With this entry, they’ve managed to all but remove that aspect. barring one or two key scenes, its a quite modern sounding score. it did help to tie things together a bit better. albeit given everything else thats going on in this film…that isnt much praise.
The difficulty I have really with ‘Halloween 2’ is that, had it not been a ‘Halloween’ movie…Had it just been a generic slasher with the killer, main characters and locations changed up. I think i’d have probably appreciated it a little bit more…
But as an ACTUAL ‘Halloween’ movie? its dreadful. It’s everything I hated about the ‘thorn trilogy’ dialled up to 11, but with the added kick to the nuts of all the characters being deeply unlikeable, the script having very little to say, the runtime being absolutely INSANE given what actually happens in the film, and the cine and direction being ugly to the point of near pain.

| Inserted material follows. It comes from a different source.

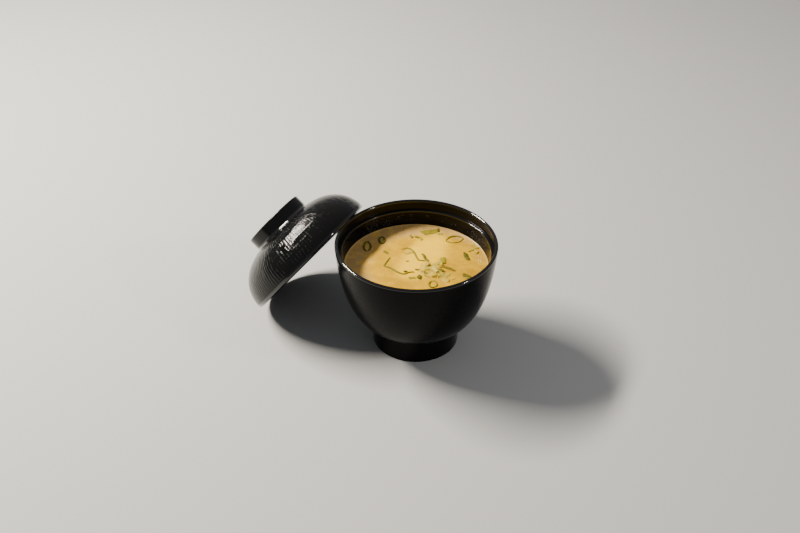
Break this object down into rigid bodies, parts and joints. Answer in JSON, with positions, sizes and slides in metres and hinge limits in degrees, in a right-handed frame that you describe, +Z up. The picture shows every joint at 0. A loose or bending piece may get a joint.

It makes me laugh really that they sincerely wanted to squeeze a third film out of this that would have released in 2015…the fact THIS movie got made is staggering to me. For the longest time, i’d cite ‘Halloween 5’ as being the worst film in the franchise. But I think by a VERY narrow margin thanks in part to the runtime. This film may have just pipped it to being the worst ‘Halloween’ film made to date.
When even a ‘Weird Al’ cameo cant save your movie…you KNOW things have gone VERY wrong.